Furthermore, some organisations were already moving recovering patients from their data on COVID beds to non-COVID beds in their reporting. This gave us a misleading understanding of both the trends in COVID patients, and in terms of the demands on the NHS from non-COVID patients. By making the changes to reporting we will achieve a clear and consistent picture across Wales of the impact of COVID on capacity.
In the short-term it has meant some discontinuities in the time series most notably on May 22 and May 26 as health boards moved patients back from “non-COVID” pathways to a COVID pathway. This can be seen in two clear spikes in the series. In future we will be drawing out the different categories clearly in our figures.
Getting our language right
Over the past few weeks much has been spoken of critical care capacity and usage. It’s important to understand what this means. Pre-COVID our NHS capacity would have been at around 150 critical care beds. Since preparations were made for the NHS to be ready for significant pressure on critical care capacity as a result of the pandemic, health boards identified “surge capacity” which has resulted, at times in around 400 beds being available for critical care use. This included general and acute beds that had some intensive care provision, such as mechanical ventilators, attached. This surge capacity is crucial for providing the breathing support that patients would need under significant COVID-19 complexities, but those beds are not in critical care units. Therefore to ensure we are presenting the data as accurately as possible we have started using terminology around “Invasive ventilated beds” instead of “Critical care beds” in reporting.
Some thoughts on data quality and transparency
We are in remarkable times and this has led to unprecedented demand for information, in real-time, about the impact the pandemic is having. As a result statisticians, and the people who provide us with data, are having to produce data at a rate which would have been unimaginable just 3 months ago. This was brilliantly described by the Director-General for statistics regulation, Ed Humpherson, in his recent blog. We are seeing data collected from schools daily and published within hours of receipt. We are seeing the NHS provide daily reports that contribute within hours to publications and press conferences. These are data being gathered, at pace, through administrative systems by critical workers whose primary objective has to be to deliver safe care and interventions to the public.
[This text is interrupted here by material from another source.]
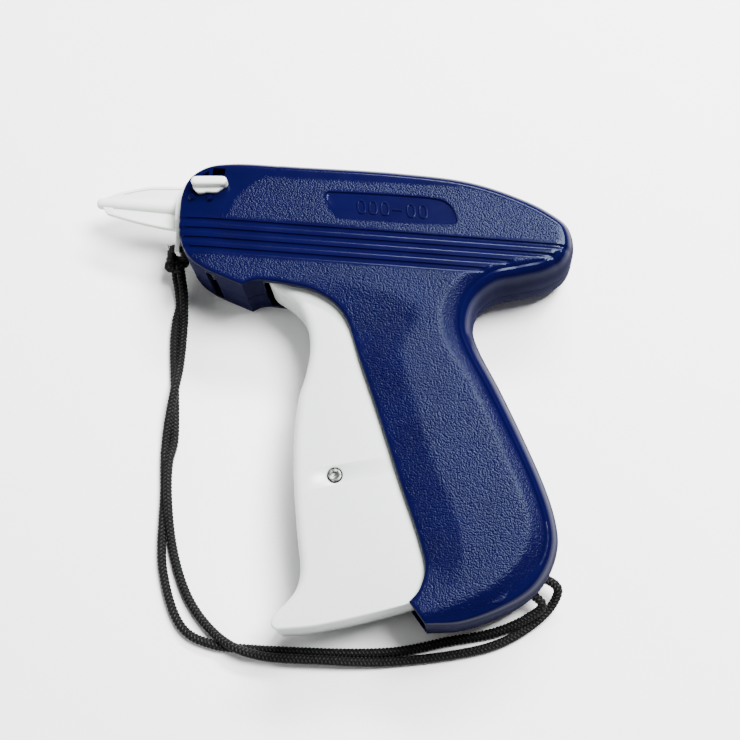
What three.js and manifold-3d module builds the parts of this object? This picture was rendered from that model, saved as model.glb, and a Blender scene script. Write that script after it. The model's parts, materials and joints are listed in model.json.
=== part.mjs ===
// Tagging gun for plastic tag fasteners, lying on its right side.
// Millimetres. +X runs along the needle axis from the muzzle to the back of the body,
// +Y points to the top of the gun, +Z points up from the surface that the right side rests on.
// The origin is under the middle of the gun, on that surface.
import * as THREE from 'three';
import { mergeVertices } from 'three/addons/utils/BufferGeometryUtils.js';
import Module from 'manifold-3d';

const wasm = await Module();
wasm.setup();

// ---------- driving dimensions ----------
const THICK = 28;                 // side face to side face
const MID = THICK / 2;            // parting plane of the two half shells
const WALL = 2.2;                 // shell wall
const GAP = 0.3;                  // clearance between pieces that meet
const PARTING = 0.3;              // gap between the half shells
const AXIS_Y = 60.5;              // needle and plunger axis
const LEVER_SWING = 45.2;         // drive lever travel, degrees

const TRIGGER_PIVOT = [-6, 50];
const LINK = [9.4, -26];          // link pin that joins trigger and drive lever
const LEVER_PIVOT = [22, 7];
const LEVER_ARM = 55.2;           // pivot to the tip that moves the slide
const SPRING_POST = [66, 50];
const FEED_AXLE = [-27.5, 47.2];
const PAWL_PIVOT = [-16, 54.6];
const LOCK_PIVOT = [-41.3, 62.6];
const SCREWS = [[-14, 68], [62, 56.5], [40.5, 15.5], [60, -57.2]];
const BOSS_RADIUS = 3.6;
const HEAD_SEAT = { radius: 2.8, depth: 2.2 };

const TRIGGER_WIDTH = 20;
const TRIGGER_WALL = 2.4;
const PIN_RADIUS = 2;
const LINK_RADIUS = 2.15;
const CLIP_SLOT = [-37.4, -34.2]; // the slot that the fastener clip runs through
const CORD_RADIUS = 1.3;

// ---------- colours ----------
const finish = (color, roughness, metalness = 0) => (
  new THREE.MeshStandardMaterial({ color, roughness, metalness })
);
const BLUE = finish(0x10195c, 0.4);
const WHITE = finish(0xe9ece8, 0.45);
const STEEL = finish(0x9a9c9e, 0.35, 1);
const BLACK = finish(0x101012, 0.9);

// ---------- helpers ----------
const deg = THREE.MathUtils.degToRad;

function solid(geometry) {
  const bare = geometry.clone();
  bare.deleteAttribute('normal');
  bare.deleteAttribute('uv');
  const merged = mergeVertices(bare, 1e-4);
  return new wasm.Manifold(new wasm.Mesh({
    numProp: 3,
    vertProperties: new Float32Array(merged.attributes.position.array),
    triVerts: new Uint32Array(merged.index.array),
  }));
}

function geometryOf(manifold) {
  const mesh = manifold.getMesh();
  const geometry = new THREE.BufferGeometry();
  geometry.setAttribute('position', new THREE.BufferAttribute(new Float32Array(mesh.vertProperties), 3));
  geometry.setIndex(new THREE.BufferAttribute(new Uint32Array(mesh.triVerts), 1));
  return geometry;
}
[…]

We know from long experience that administrative data needs to be handled with care, validated and challenged, to ensure what is being counted is what we thought was being counted. That is why there is often a lag between the period to which data relate and official statistics publications that follow.
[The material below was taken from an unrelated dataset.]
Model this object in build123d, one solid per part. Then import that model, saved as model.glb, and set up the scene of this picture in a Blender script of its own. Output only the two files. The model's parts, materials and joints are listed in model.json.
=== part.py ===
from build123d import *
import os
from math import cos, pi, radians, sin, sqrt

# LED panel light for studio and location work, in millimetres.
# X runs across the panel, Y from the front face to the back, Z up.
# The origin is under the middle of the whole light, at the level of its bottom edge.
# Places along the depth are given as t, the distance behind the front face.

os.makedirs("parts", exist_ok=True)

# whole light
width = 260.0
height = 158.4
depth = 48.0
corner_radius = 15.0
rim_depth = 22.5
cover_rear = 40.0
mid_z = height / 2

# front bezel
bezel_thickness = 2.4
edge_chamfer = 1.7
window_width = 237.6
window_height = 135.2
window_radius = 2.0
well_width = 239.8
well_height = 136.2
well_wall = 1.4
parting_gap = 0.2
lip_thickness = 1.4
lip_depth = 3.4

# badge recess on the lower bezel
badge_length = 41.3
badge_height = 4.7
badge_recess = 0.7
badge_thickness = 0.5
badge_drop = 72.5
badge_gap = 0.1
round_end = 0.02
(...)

However at this time, we don’t have the luxury of weeks (or even hours) for validation, and as a result I think it is only fair to those people providing these data that I should be clear – we cannot expect these data to be perfect all the time. We should expect there will be some revisions to data as guidance is continuously being clarified and the resulting statistics are scrutinised. Nevertheless the benefits of transparency and openness at this time is paramount and the public have a right to expect to understand what is happening in their NHS. Therefore we and other government departments are publishing a range of “management information” albeit with appropriate health warnings. Our job as government statisticians is to do as much as we can to explain clearly and openly the limitations of those data, and to be transparent to users when we identify issues, as I have sought to do above.